Now it’s time for you to interpret the data you see. In this instance the index page and three more pages have the most views by some margin. You might see something similar: The index page & a cohort of pages with the most views, then a noticeable gap, and the rest of the pages. Depending on this metric you should now decide how many pages from that top pages you want to mark as SSG. (For the sake of this tutorial three will be chosen).

Deferring Low-Traffic Pages

You’re nearly there! The last piece of this puzzle is to use the data you get from allPlausibleTopPage in your page creation logic inside gatsby-node.js of the project. Stop the development server (if you haven’t already) and go to your gatsby-node.js file at the root of your project (not the gatsby-node.mjs of the plugin). Here’s an example file that creates pages from Markdown files, you’ll need to adapt the workflow to your own file below.

const templatePath = require.resolve(`./src/templates/blog-post.jsx`)

exports.createPages = async ({ graphql, actions }) => {
  const { createPage } = actions

  const result = await graphql(`
    {
      posts: allMarkdownRemark {
        nodes {
          frontmatter {
            slug
          }
        }
      }
    }
  `)

  result.data.posts.nodes.forEach((post) => {
    const slug = post.frontmatter.slug
    createPage({
      path: slug,
      component: templatePath,
      context: {
        slug: slug,
      },
    })
  })
}

Querying data (in this case markdown) and creating pages through the createPage action. A pretty typical createPages API call. Extend the GraphQL call with the allPlausibleTopPage type:

{
  # + Your existing queries
  plausible: allPlausibleTopPage(
    sort: { fields: visitors, order: DESC }
    filter: { slug: { ne: "/" } }
    limit: 3
  ) {
    nodes {
      slug
    }
  }
}

And this now really shows the power of Gatsby’s GraphQL data layer and the query options you have with it:

sort: The result is filtered by visitors in a descending order, so the pages with the most visitors are at the top
filter: Filter out the index page as we don’t want to defer it
limit: Only return 3 items

The result will be an array of objects with the slug key. For easier comparison you should convert it to an array just containing the slugs.

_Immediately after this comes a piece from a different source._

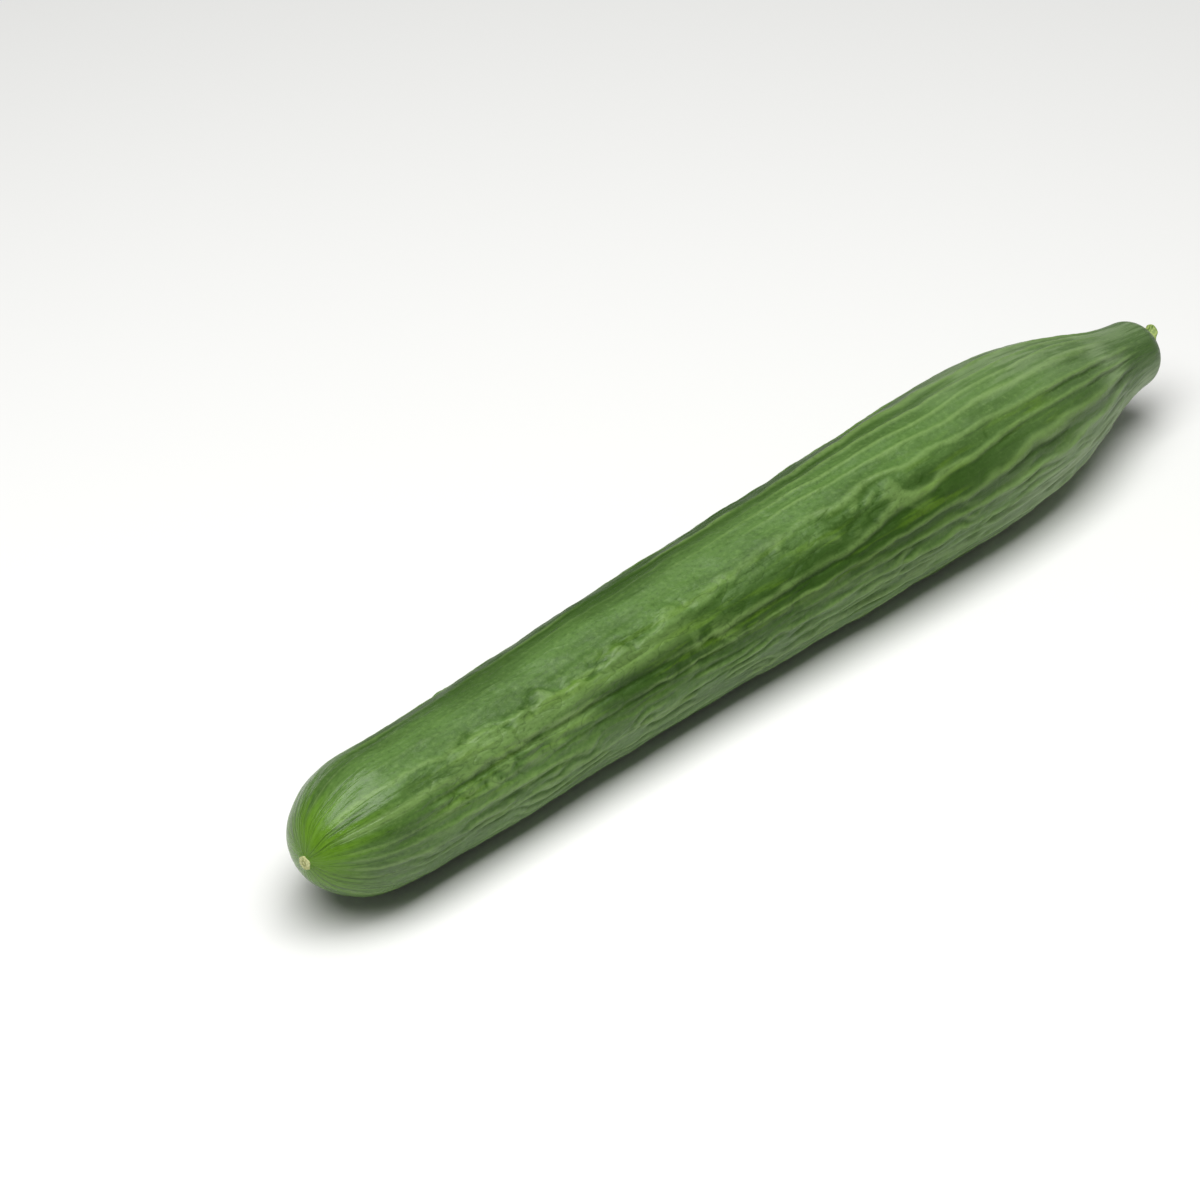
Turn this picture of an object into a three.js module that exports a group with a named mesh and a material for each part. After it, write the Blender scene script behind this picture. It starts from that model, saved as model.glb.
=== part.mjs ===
// A whole greenhouse cucumber, as picked, lying on its side. Millimetres, +Z up.
// The fruit lies along X: its blossom end points to -X, and its neck with the cut stem stub to +X.
// The origin is the middle of the outline on the ground, at the bottom of the fruit.
import * as THREE from 'three';

// Driving dimensions of the fruit. Places are distances from the blossom tip.
const BLOSSOM_DOME = 30;
const BLOSSOM_RADIUS = 20.2;
const WIDEST_AT = 264;
const WIDEST_RADIUS = 25;
const NECK_AT = 351;
const NECK_RADIUS = 10.8;
const NECK_DOME = 9;
const STEM_SEAT_RADIUS = 3.3;
const MIDDLE_LINE_LENGTH = 360;

// How far the round underside is pressed flat where the fruit lies
const FLAT_DEPTH = 0.8;

// The scar that the flower leaves, a little off the middle of the blossom end
const SCAR_RADIUS = 1.9;
const SCAR_FOOT = 2.3;
const SCAR_RISE = 0.25;
const SCAR_CORNERS = 6;
const SCAR_CORNER_SIZE = 0.07;
const SCAR_ASIDE = -1.3;
const SCAR_LIFT = 0.2;
const SCAR_SHIFT_ENDS = 5;

// Relief of the skin. A stretch is where the relief starts, is full, starts to fade and is gone.
const RIBS = 12;
const RIB_STRETCH = [4, 40, 320, 357];
const BODY_RIB_DEPTH = 0.4;
const SHOULDER_RIB_DEPTH = 0.9;
const SHOULDER_STRETCH = [150, 280, 300, 350];
const PUCKER_STRETCH = [45, 90, 230, 290];
const PUCKER_DEPTH = 0.3;
const LUMP_STRETCH = [5, 40, 325, 357];
const LUMP_DEPTH = 0.35;
const CHIN_AT = 6;
const CHIN_WIDTH = 3.5;
const CHIN_DEPTH = 0.4;

// The cut piece of stem
const STUB_LENGTH = 3.1;
const STUB_BASE_RADIUS = 3;
const STUB_RADIUS = 2.3;
const STUB_LEAN = THREE.MathUtils.degToRad(49);
const STUB_SIDES = 5;
const STUB_SIDE_RELIEF = 0.06;
const STUB_HOLLOW = 0.4;

// Facets
const AROUND_FRUIT = 60;
const AROUND_STUB = 24;

const SKIN_COLOUR = '#4f7a3a';
const STEM_COLOUR = '#8a9e4c';

const { lerp, smoothstep } = THREE.MathUtils;

// Strength of a relief, from 0 to 1, at one distance from the blossom tip
function strength(along, [start, full, fading, gone]) {
  return smoothstep(along, start, full) * (1 - smoothstep(along, fading, gone));
}

// Points along one stretch of an outline, without its first point
function laterPoints(curve, steps) {
  return curve.getPoints(steps).slice(1);
}

// Distance from the blossom tip to the flat on which the stem stands
function seatPlane() {
  const across = STEM_SEAT_RADIUS / NECK_RADIUS;
  return NECK_AT + NECK_DOME * Math.sqrt(1 - across * across);
}

// Half outline of the fruit as (radius, distance from the blossom tip), from axis to axis
function fruitOutline() {
  const footAngle = -Math.acos(SCAR_FOOT / BLOSSOM_RADIUS);
  const seatAngle = Math.acos(STEM_SEAT_RADIUS / NECK_RADIUS);
  const blossomEnd = new THREE.EllipseCurve(
    0, BLOSSOM_DOME, BLOSSOM_RADIUS, BLOSSOM_DOME, footAngle, 0,
  );
  const body = new THREE.CubicBezierCurve(
    new THREE.Vector2(BLOSSOM_RADIUS, BLOSSOM_DOME),
    new THREE.Vector2(21.4, 110),
    new THREE.Vector2(23.6, 195),
    new THREE.Vector2(WIDEST_RADIUS, WIDEST_AT),
  );
  const shoulder = new THREE.CubicBezierCurve(
    new THREE.Vector2(WIDEST_RADIUS, WIDEST_AT),
    new THREE.Vector2(WIDEST_RADIUS, 320),
    new THREE.Vector2(12.5, 324),
    new THREE.Vector2(NECK_RADIUS, NECK_AT),
  );
  const neckEnd = new THREE.EllipseCurve(0, NECK_AT, NECK_RADIUS, NECK_DOME, 0, seatAngle);
  return [
    new THREE.Vector2(0, SCAR_RISE / 2),
    new THREE.Vector2(SCAR_RADIUS * 0.4, -SCAR_RISE),
    new THREE.Vector2(SCAR_RADIUS, -SCAR_RISE),
    blossomEnd.getPoint(0),
    ...laterPoints(blossomEnd, 12),
    ...laterPoints(body, 56),
    ...laterPoints(shoulder, 16),
    ...laterPoints(neckEnd, 6),
    new THREE.Vector2(0, seatPlane()),
  ];
}

// Height of the middle line where a stretch of this radius lies on the ground
function lying(radius) {
  return radius - FLAT_DEPTH;
}

// Middle line of the fruit, through evenly spaced points: nearly straight, both ends lifted
const middleLine = new THREE.CatmullRomCurve3(
  [
    new THREE.Vector3(0, 0, 23.5),
    new THREE.Vector3(60, 1.6, lying(21.2)),
    new THREE.Vector3(120, 1.7, lying(21.9)),
    new THREE.Vector3(180, 0.8, lying(23)),
    new THREE.Vector3(240, -0.9, lying(24.4)),
    new THREE.Vector3(300, -0.6, 23.7),
    new THREE.Vector3(MIDDLE_LINE_LENGTH, -0.4, 22.5),
  ],
  false,
  'catmullrom',
);

// Centre of the cross-section at one distance from the blossom tip
function centreAt(along) {
  const share = THREE.MathUtils.clamp(along / MIDDLE_LINE_LENGTH, 0, 1);
  const centre = middleLine.getPoint(share);
  const nearScar = 1 - smoothstep(along, 0, SCAR_SHIFT_ENDS);
  centre.y += SCAR_ASIDE * nearScar;
  centre.z += SCAR_LIFT * nearScar;
  return centre;
}

// Ribs that run lengthwise, wander a little and are strongest on the shoulder next to the neck
function ribRelief(along, angle) {
  const shoulder = strength(along, SHOULDER_STRETCH);
  const depth = strength(along, RIB_STRETCH) * lerp(BODY_RIB_DEPTH, SHOULDER_RIB_DEPTH, shoulder);
  const wander = 0.5 * Math.sin(along / 41 + 2 * angle) + 0.35 * Math.sin(along / 19 - 3 * angle);
  const ridge = 0.5 + 0.5 * Math.cos(RIBS * angle + wander);
  return depth * (ridge - 0.7);
}

// Small puckers of the skin, on the middle of the fruit
function puckerRelief(along, angle) {
  const crosswise = Math.sin(along / 3.4 + 2.1 * Math.sin(5 * angle));
  const lengthwise = Math.sin(7 * angle + 1.7 * Math.sin(along / 9));
  return PUCKER_DEPTH * strength(along, PUCKER_STRETCH) * crosswise * lengthwise;
}

// Slow lumps, so that no cross-section is a true circle
function lumpRelief(along, angle) {
  const oval = Math.sin(along / 27 + Math.cos(angle)) * Math.sin(2 * angle + along / 60);
  const threeSided = Math.cos(3 * angle + along / 34);
  return LUMP_DEPTH * strength(along, LUMP_STRETCH) * (0.6 * oval + 0.4 * threeSided);
}

// The dip under the blossom scar
function chinRelief(along, angle) {
  const downward = smoothstep(-Math.sin(angle), 0.35, 1);
  const nearness = Math.exp(-(((along - CHIN_AT) / CHIN_WIDTH) ** 2));
  return -CHIN_DEPTH * downward * nearness;
}

function skinRelief(along, angle) {
  return ribRelief(along, angle) + puckerRelief(along, angle)
    + lumpRelief(along, angle) + chinRelief(along, angle);
}

// A turned body whose points are moved one by one: place(point, angle) gives each new position.
// The last column repeats the first, so that the seam stays closed.
function shapedLathe(outline, around, place) {
  const geometry = new THREE.LatheGeometry(outline, around);
  const position = geometry.getAttribute('position');
  for (let column = 0; column <= around; column += 1) {
    const angle = ((column % around) / around) * 2 * Math.PI;
    outline.forEach((point, row) => {
      const { x, y, z } = place(point, angle);
      position.setXYZ(column * outline.length + row, x, y, z);
    });
  }
  geometry.computeVertexNormals();
  return geometry;
}

// The fruit lies along its middle line. It is flat along the bottom, where it lies.
function fruitGeometry() {
  return shapedLathe(fruitOutline(), AROUND_FRUIT, (point, angle) => {
    const along = point.y;
    const onScar = along < 0 ? SCAR_CORNER_SIZE : 0;
    const corners = 1 + onScar * Math.cos(SCAR_CORNERS * angle);
    const radius = point.x > 0 ? point.x * corners + skinRelief(along, angle) : 0;
    const place = centreAt(along);
    place.x = along;
    place.y += radius * Math.cos(angle);
    place.z = Math.max(place.z + radius * Math.sin(angle), 0);
    return place;
  });
}

// The stem stub: five-sided, flared where it meets the neck, leaning up, with a hollowed cut
function stubGeometry() {
  const outline = [
    new THREE.Vector2(0, 0),
    new THREE.Vector2(STUB_BASE_RADIUS, 0),
    new THREE.Vector2(lerp(STUB_BASE_RADIUS, STUB_RADIUS, 0.6), STUB_LENGTH * 0.13),
    new THREE.Vector2(STUB_RADIUS, STUB_LENGTH * 0.35),
    new THREE.Vector2(STUB_RADIUS, STUB_LENGTH * 0.75),
    new THREE.Vector2(STUB_RADIUS * 1.05, STUB_LENGTH * 0.92),
    new THREE.Vector2(STUB_RADIUS * 0.95, STUB_LENGTH),
    new THREE.Vector2(STUB_RADIUS * 0.7, STUB_LENGTH),
    new THREE.Vector2(STUB_RADIUS * 0.5, STUB_LENGTH - STUB_HOLLOW),
    new THREE.Vector2(0, STUB_LENGTH - STUB_HOLLOW),
  ];
  const seat = centreAt(seatPlane());
  const lean = Math.tan(STUB_LEAN);
  return shapedLathe(outline, AROUND_STUB, (point, angle) => {
    const height = point.y;
    const sides = STUB_SIDE_RELIEF * smoothstep(height, 0, STUB_LENGTH / 4) * Math.cos(STUB_SIDES * angle);
    const radius = point.x * (1 + sides);
    const across = radius * Math.cos(angle);
    const up = radius * Math.sin(angle);
    const cutTilt = up * lean * smoothstep(height, STUB_LENGTH / 2, STUB_LENGTH);
    return {
      x: seatPlane() + height - cutTilt,
      y: seat.y + across,
      z: seat.z + up + height * lean,
    };
  });
}

function namedMesh(name, geometry, color, roughness) {
  const material = new THREE.MeshStandardMaterial({ color, roughness, metalness: 0 });
  const mesh = new THREE.Mesh(geometry, material);
  mesh.name = name;
  return mesh;
}

const cucumber = new THREE.Group();
cucumber.add(namedMesh('fruit', fruitGeometry(), SKIN_COLOUR, 0.45));
cucumber.add(namedMesh('stem_stub', stubGeometry(), STEM_COLOUR, 0.7));

// The lowest skin lies at z = 0, so only the outline on the ground needs centring
const middle = new THREE.Box3().setFromObject(cucumber).getCenter(new THREE.Vector3());
cucumber.position.set(-middle.x, -middle.y, 0);

export default cucumber;
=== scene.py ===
from math import cos, pi, radians, sin
import bpy
import numpy as np
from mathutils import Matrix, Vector, noise


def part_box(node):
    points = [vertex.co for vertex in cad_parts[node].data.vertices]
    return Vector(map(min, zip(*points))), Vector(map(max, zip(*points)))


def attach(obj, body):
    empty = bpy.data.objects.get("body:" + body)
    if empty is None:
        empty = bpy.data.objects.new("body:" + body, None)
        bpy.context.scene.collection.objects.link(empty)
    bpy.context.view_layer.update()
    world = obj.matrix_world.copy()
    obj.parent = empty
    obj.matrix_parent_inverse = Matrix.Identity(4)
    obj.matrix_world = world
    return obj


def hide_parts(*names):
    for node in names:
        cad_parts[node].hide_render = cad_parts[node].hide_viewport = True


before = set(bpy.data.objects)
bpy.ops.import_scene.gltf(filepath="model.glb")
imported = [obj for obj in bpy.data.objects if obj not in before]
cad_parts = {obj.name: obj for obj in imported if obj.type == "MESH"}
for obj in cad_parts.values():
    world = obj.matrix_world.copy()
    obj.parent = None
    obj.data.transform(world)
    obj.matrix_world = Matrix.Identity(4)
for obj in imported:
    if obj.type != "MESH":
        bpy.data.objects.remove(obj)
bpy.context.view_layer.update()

# Studio
# The cucumber is seen from its blossom end, a little from above, on a plain pale table
# under one wide soft box. Nothing here is part of the object.
camera_azimuth = radians(-46.5)
camera_elevation = radians(35)
camera_distance = 1.6
camera_lens_mm = 166.5
sensor_width_mm = 36
aim_height = 0.022
aim_left = 0.0460
aim_down = 0.0041
view_right = Vector((cos(camera_azimuth), sin(camera_azimuth), 0))
view_back = Vector((
    sin(camera_azimuth) * cos(camera_elevation),
    -cos(camera_azimuth) * cos(camera_elevation),
    sin(camera_elevation),
))
view_up = view_back.cross(view_right)
looked_at = Vector((0, 0, aim_height)) - aim_left * view_right - aim_down * view_up
bpy.ops.object.camera_add(
    location=looked_at + camera_distance * view_back,
    rotation=view_back.to_track_quat("Z", "Y").to_euler(),
)
camera = bpy.context.object
camera.name = "camera"
camera.data.lens = camera_lens_mm
camera.data.sensor_width = sensor_width_mm
camera.data.clip_end = 50
bpy.context.scene.camera = camera
bpy.context.scene.view_settings.view_transform = "Standard"


def linear(hex_colour):
    """A colour as seen on screen, as the light that a shader works with."""
    shares = [int(hex_colour[i:i + 2], 16) / 255 for i in (0, 2, 4)]
    return (*[s / 12.92 if s <= 0.04045 else ((s + 0.055) / 1.055) ** 2.4 for s in shares], 1)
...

Lastly, you’ll be comparing the slug from allPlausibleTopPage with the current page post.frontmatter.slug to set the defer key on the createPage call.

The complete gatsby-node.js looks something like this:

const templatePath = require.resolve(`./src/templates/blog-post.jsx`)

exports.createPages = async ({ graphql, actions }) => {
  const { createPage } = actions

  const result = await graphql(`
    {
      posts: allMarkdownRemark {
        nodes {
          frontmatter {
            slug
          }
        }
      }
      plausible: allPlausibleTopPage(
        sort: { fields: visitors, order: DESC }
        filter: { slug: { ne: "/" } }
        limit: 3
      ) {
        nodes {
          slug
        }
      }
    }
  `)

  const plausibleTopPages = result.data.plausible.nodes.map((page) => page.slug)

  result.data.posts.nodes.forEach((post) => {
    const slug = post.frontmatter.slug
    const isTopPage = plausibleTopPages.includes(slug)
    createPage({
      path: slug,
      component: templatePath,
      context: {
        slug: slug,
      },
      defer: !isTopPage,
    })
  })
}

As at the time of writing this, DSG is not run in gatsby develop you’ll need to run gatsby build and gatsby serve to see it in action now!

You can check if it worked by looking at the build output at the end of gatsby build:

┌ src/templates/blog-post.jsx
│ ├   /popular-article/
│ ├   ...2 more pages available
│ ├ D /my-first-post/
│ └ D ...2 more pages available
└ src/pages/index.jsx
  └   /

  ╭────────────────────────────────────────────────────────────────╮
  │   (SSG) Generated at build time                                │
  │ D (DSG) Deferred static generation - page generated at runtime │
  │ ∞ (SSR) Server-side renders at runtime (uses getServerData)    │
  │ λ (Function) Gatsby function                                   │
  ╰────────────────────────────────────────────────────────────────╯

So as expected, the index page is SSG, and three posts are marked as DSG (and the correct ones). Great! 🎉 Time to see in action on Netlify. Commit your changes and push it to trigger a build on Netlify (if you work on a feature branch you’ll need to open a PR to trigger a build).

Go to some pages that are marked as deferred. The first request might take a bit longer, after that the requests to other DSG pages should be fast.

You can also see it working in Netlify directly. For this, go to the Functions site and view the DSG function logs.

Next Steps

Congrats, you programmatically deferred low-traffic pages using data from your analytics tool! Now it’s your task to further personalize which pages to defer and what indicators to use. Maybe use the realtime visitors of a page or filter by specific campaigns you’re running.

I hope this also sparked your imagination of what other data sources and methods you could use to programmatically use Deferred Static Generation.